LD 363 World Poetry Day - a Scottish take

Today is World Poetry Day but I only realised that when looking at the entry for the 21st of March in Pauline MacKay's excellent , enjoyable and always thought provoking "Burns for Every Day of the Year".

She chooses a lesser known work of Burns, for today,  "A Sketch on Pastoral Poetry"in  which he celebrates an eclectic range of poets who have written pastoral verse before naming  the one he thinks , as Dr MacKay puts it "most capable of representing Nature in all her glory"  - Scotland's Allan Ramsay .
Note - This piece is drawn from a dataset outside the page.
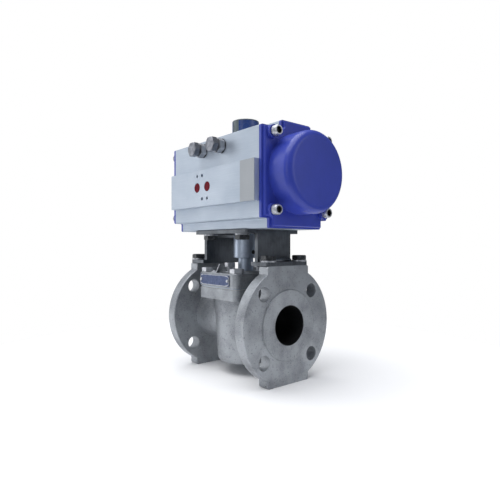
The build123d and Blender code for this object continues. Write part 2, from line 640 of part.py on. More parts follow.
def pinion_seals():
    low = Pos(0, 0, BASE_Z + 5) * Torus(20.8, 1.15)
    high = Pos(0, 0, 244) * Torus(12.8, 1.15)
    low_floor = LOW_JOURNAL_R - 1.9 + TOUCH
    high_floor = JOURNAL_R - 1.9 + TOUCH
    low = low + ring_z(low_floor, 20.8, (BASE_Z + 4.2, BASE_Z + 5.8))
    high = high + ring_z(high_floor, 12.8, (243.2, 244.8))
    return solids_of([low, high])


def circlip():
    """Snap ring that holds the pinion up against the thrust washer."""
    z = (HUMP_Z + 1.65, HUMP_Z + 2.85)
    ring = ring_z(JOURNAL_R - 1.2 + TOUCH, 14, z)
    lugs = rod_z(2.6, z, 15, 3.2) + rod_z(2.6, z, 15, -3.2)
    lugs -= rod_z(1.0, (z[0] - 1, z[1] + 1), 15.2, 3.2) + rod_z(1.0, (z[0] - 1, z[1] + 1), 15.2, -3.2)
    gap = block((5, 20), (-0.9, 0.9), (z[0] - 1, z[1] + 1))
    return ring + (lugs - rod_z(JOURNAL_R + 0.1, (z[0] - 1, z[1] + 1))) - gap


def stop_cam():
    """Cam with one face for each travel stop, keyed on the pinion by flats."""
    z = (CAM_Z[0] + TOUCH, CAM_Z[1] - TOUCH)
    sector = rod_z(CAM_R, z) & block((-CAM_FACE, 40), (-CAM_FACE, 40), z)
    cam = sector + rod_z(19, z)
    limit = block((-40, 40), (-CAM_FACE, 40), z) & block((-CAM_FACE, 40), (-40, 40), z)
    cam = cam & (limit + rod_z(16.5, z))
    bore = rod_z(14 + TOUCH, (z[0] - 1, z[1] + 1))
    return cam - (bore & block((-JOURNAL_R - TOUCH, JOURNAL_R + TOUCH), (-20, 20), (0, 300)))


INDICATOR_Z = (263.6, 281.6)
INDICATOR_R = 19.2


def indicator_body():
    """Drum of the position indicator, seated on the drive end."""
    drum = rod_z(INDICATOR_R - 0.9, INDICATOR_Z)
    drum += rod_z(INDICATOR_R, (INDICATOR_Z[1] - 1.6, INDICATOR_Z[1]))
    drum = fillet(drum.edges().sort_by(Axis.Z)[-1], 1.0)
    for y in (-1, 1):
        window = block((-6.2, 6.2), sorted((y * 14, y * 30)), (INDICATOR_Z[0], INDICATOR_Z[1] - 1))
        drum += (rod_z(INDICATOR_R, INDICATOR_Z) & window)
    drum -= rod_z(9 + TOUCH, (INDICATOR_Z[0] - 1, 275.3))
    drum -= rod_z(15, (INDICATOR_Z[0] - 1, 266.5))
    return drum - rod_z(M5_R + 0.3, (270, 290)) - rod_z(5.2, (279.2, 290))


def indicator_sectors():
    """Coloured bands on the drum's two sides."""
    z = (INDICATOR_Z[0], INDICATOR_Z[1] - 1.7)
    band = ring_z(INDICATOR_R - 0.9 + TOUCH, INDICATOR_R, z)
    return band - block((-6.3, 6.3), (-30, 30), (z[0] - 1, z[1] + 1))


def indicator_screw():
    head = rod_z(4.8, (279.2 + TOUCH, 281.4))
    head -= Pos(0, 0, 280) * extrude(RegularPolygon(1.5, 6, major_radius=False), 4)
    return head + rod_z(M5_R, (265, 279.3))


# ------------------------------------------------------------------- pistons
def rack_teeth():
    """Straight-sided teeth of the rack beside -Y, pitch line tangent to the pinion."""
    pitch = pi * GEAR_MODULE
    half = pitch / 4 - GEAR_BACKLASH / 4
    tip = half - GEAR_MODULE * tan(PRESSURE)
    root = half + 1.25 * GEAR_MODULE * tan(PRESSURE)
    tip_y = -PITCH_R + GEAR_MODULE
    root_y = -PITCH_R - 1.25 * GEAR_MODULE
    faces = []
    for index in range(-7, 2):
        x = pitch * (index + 0.5)
        outline = Polyline((x - root, root_y), (x - tip, tip_y), (x + tip, tip_y), (x + root, root_y),
                           (x + root, root_y - 1), (x - root, root_y - 1), close=True)
        faces.append(make_face(outline))
    z = (GEAR_Z[0] + 5, GEAR_Z[1] - 5)
    return [extrude(Pos(0, 0, z[0]) * face, z[1] - z[0]) for face in faces]


def piston():
    """Piston of the +X side: head, spring pockets and the rack arm on the -Y side."""
    x = (PISTON_IN_X, PISTON_IN_X + PISTON_HEAD_T)
    axis_z = BORE_AXIS_Z
    head = rod_x(PISTON_BORE_R - RUN, x, 0, axis_z)
    root_y = -PITCH_R - 1.25 * GEAR_MODULE
    arm_z = (GEAR_Z[0] + 5, GEAR_Z[1] - 5)
    arm = block((-PISTON_IN_X + 2, x[0] + 1), (-44, root_y), arm_z)
    arm = arm & rod_x(PISTON_BORE_R - 0.3, (-60, 60), 0, axis_z)
    shape = head + arm
    for tooth in rack_teeth():
        shape += tooth
    for y, dz in corners(SPRING_OFFSET, SPRING_OFFSET):
        shape -= rod_x(SPRING_R + 2.6, (x[1] - SPRING_POCKET, x[1] + 1), y, axis_z + dz)
    for low, depth, width in ((x[0] + 3.0, 2.2, 2.6), (x[0] + 9.0, 1.5, 3.6)):
        groove = rod_x(PISTON_BORE_R + 1, (low, low + width), 0, axis_z)
        shape -= groove - rod_x(PISTON_BORE_R - depth, (low - 1, low + width + 1), 0, axis_z)
    shape -= block((-32, 24), (-46, -41.5), (axis_z - 6, axis_z + 6))
    return shape


def piston_seal():
    ring_x = PISTON_IN_X + 3.0 + 1.3
    seal = Pos(ring_x, 0, BORE_AXIS_Z) * Rot(0, 90, 0) * Torus(PISTON_BORE_R - 1.1, 1.0)
    return seal


def piston_guides():
    """Acetal guide band on the head and slide pad behind the rack."""
    low = PISTON_IN_X + 9.0
    band = rod_x(PISTON_BORE_R - RUN / 2, (low + TOUCH, low + 3.6 - TOUCH), 0, BORE_AXIS_Z)
    band -= rod_x(PISTON_BORE_R - 1.5 + TOUCH, (low - 1, low + 5), 0, BORE_AXIS_Z)
    pad = block((-32 + TOUCH, 24 - TOUCH), (-50, -41.5 - TOUCH), (BORE_AXIS_Z - 5.9, BORE_AXIS_Z + 5.9))
    pad = pad & rod_x(PISTON_BORE_R - RUN, (-60, 60), 0, BORE_AXIS_Z)
    return solids_of([band, pad])


def springs(dome_x):
    """Four compression springs between a piston and its cap, at their closed-valve length."""
    start = PISTON_IN_X + PISTON_HEAD_T - SPRING_POCKET + SPRING_WIRE_R + 0.3
    end = dome_x - DOME_WALL - SPRING_WIRE_R - 0.3
    length = end - start
    path = Helix(length / SPRING_TURNS, length, SPRING_R)
    coil = sweep(Plane(origin=path @ 0, z_dir=path % 0) * Circle(SPRING_WIRE_R), path=path)
    coil = Pos(start, 0, BORE_AXIS_Z) * Rot(0, 90, 0) * coil
    return solids_of([Pos(0, y, dz) * coil for y, dz in corners(SPRING_OFFSET, SPRING_OFFSET)])


def to_left(shape):
    """The same piece turned half a turn about the stem axis."""
    return solids_of([Rot(0, 0, 180) * solid for solid in shape.solids()])


def left_cap(dome_x):
    return mirror(end_cap(dome_x), about=Plane.YZ)


NODES = {
    "valve_body": valve_body,
    "plug_sleeve": plug_sleeve,
    "plug_stem": plug_stem,
    "wedge_ring": wedge_ring,
    "ptfe_diaphragm": lambda: diaphragm(0),
    "metal_diaphragm": lambda: diaphragm(1),
    "thrust_collar": thrust_collar,
    "top_cap": top_cap,
    "top_cap_bolts": top_cap_bolts,
    "adjuster_screws": adjuster_screws,
    "name_tag": name_tag,
    "tag_rivets": tag_rivets,
    "earthing_tab": earthing_tab,
    "earthing_screw": earthing_screw,
    "bracket": bracket,
    "foot_washers": foot_washers,
    "foot_bolts": foot_bolts,
    "mount_washers": mount_washers,
    "mount_bolts": mount_bolts,
    "coupling": coupling,
    "coupling_setscrew": coupling_setscrew,
    "actuator_body": actuator_body,
    "port_plugs": port_plugs,
    "right_end_cap": lambda: end_cap(RIGHT_DOME_X),
    "left_end_cap": lambda: left_cap(LEFT_DOME_X),
    "right_cap_seal": cap_seal,
    "left_cap_seal": lambda: to_left(cap_seal()),
    "right_cap_screws": cap_screws,
    "left_cap_screws": lambda: to_left(cap_screws()),
    "stop_bolts": stop_bolts,
    "stop_jam_nuts": stop_jam_nuts,
    "stop_seals": stop_seals,
    "lower_bearing": lower_bearing,
    "upper_bearing": upper_bearing,
    "thrust_washer": thrust_washer,
    "pinion": pinion,
    "pinion_seals": pinion_seals,
    "circlip": circlip,
    "stop_cam": stop_cam,
    "indicator_body": indicator_body,
    "indicator_sectors": indicator_sectors,
    "indicator_screw": indicator_screw,
    "right_piston": piston,
    "left_piston": lambda: to_left(piston()),
    "right_piston_seal": piston_seal,
    "left_piston_seal": lambda: to_left(piston_seal()),
    "right_piston_guides": piston_guides,
    "left_piston_guides": lambda: to_left(piston_guides()),
    "right_springs": lambda: springs(RIGHT_DOME_X),
    "left_springs": lambda: to_left(springs(LEFT_DOME_X)),
}

os.makedirs("parts", exist_ok=True)
for node, make in NODES.items():
    placed = [Pos(FACE_TO_FACE / 2, 0, 0) * solid for solid in make().solids()]
    export_step(solids_of(placed), f"parts/{node}.step")
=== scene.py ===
import json
from math import cos, pi, radians, sin, tan

import bmesh
import bpy
from mathutils import Matrix, Vector

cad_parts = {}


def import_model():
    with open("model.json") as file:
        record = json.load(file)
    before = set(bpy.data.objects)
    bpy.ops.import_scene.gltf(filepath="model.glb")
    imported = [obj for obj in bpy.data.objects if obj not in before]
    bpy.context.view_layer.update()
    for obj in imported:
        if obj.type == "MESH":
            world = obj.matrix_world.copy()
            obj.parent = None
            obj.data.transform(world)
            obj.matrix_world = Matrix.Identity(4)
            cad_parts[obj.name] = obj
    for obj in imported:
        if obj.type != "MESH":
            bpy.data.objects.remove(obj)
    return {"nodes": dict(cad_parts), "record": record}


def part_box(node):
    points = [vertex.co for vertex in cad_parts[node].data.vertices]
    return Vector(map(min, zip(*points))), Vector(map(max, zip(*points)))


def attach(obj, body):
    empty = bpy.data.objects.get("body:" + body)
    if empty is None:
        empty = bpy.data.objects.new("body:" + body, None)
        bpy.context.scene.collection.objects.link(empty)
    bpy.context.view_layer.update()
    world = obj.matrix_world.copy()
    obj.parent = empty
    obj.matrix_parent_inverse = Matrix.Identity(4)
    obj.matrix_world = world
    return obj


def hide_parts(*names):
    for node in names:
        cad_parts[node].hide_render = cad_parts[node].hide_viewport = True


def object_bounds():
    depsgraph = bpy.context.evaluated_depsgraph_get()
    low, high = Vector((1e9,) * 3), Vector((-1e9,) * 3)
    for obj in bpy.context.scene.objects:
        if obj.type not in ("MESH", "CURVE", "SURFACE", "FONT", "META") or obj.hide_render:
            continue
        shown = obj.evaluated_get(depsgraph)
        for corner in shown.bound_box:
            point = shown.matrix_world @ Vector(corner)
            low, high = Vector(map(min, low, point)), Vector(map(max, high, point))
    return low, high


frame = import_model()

CAD_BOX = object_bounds()
NODES = frame["nodes"]
MM = 0.001

LOW, HIGH = Vector(CAD_BOX[0]), Vector(CAD_BOX[1])
HEIGHT = HIGH.z - LOW.z
STEM = (Vector(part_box("plug_stem")[0]) + Vector(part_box("plug_stem")[1])) / 2

# The camera stands level with the middle of the object, to the outlet side of the air ports.
VIEW_AZIMUTH = radians(50.0)
VIEW_DISTANCE = 1.80 * HEIGHT
VIEW_ASIDE = 0.0074 * HEIGHT
LENS = 32.11
SHIFT = (0.0050, -0.0079)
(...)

"In this braw age o'wit and lear,
Will name the Shepherd's whistle mair
Blaw sweetly in his native air 
                         And rural grace
And wi' the far-fame'd Grecian share
                         A rival place?

Yes!  There is ane ; a Scottish callan!
There's one : come forrit, honest Allan !
Thou need na jouk behind the halal
                          A chiel sae clever
The teeth o'Time may gnaw Tamtallan
                           But thou's forever."

You can read the whole poem here, and my  picture is of nature at its spring best - the willow outside my study is alive with bees feasting on the first pollen of the year.

No "gowany glens"  as the poem has it , as yet  but it won't be long now.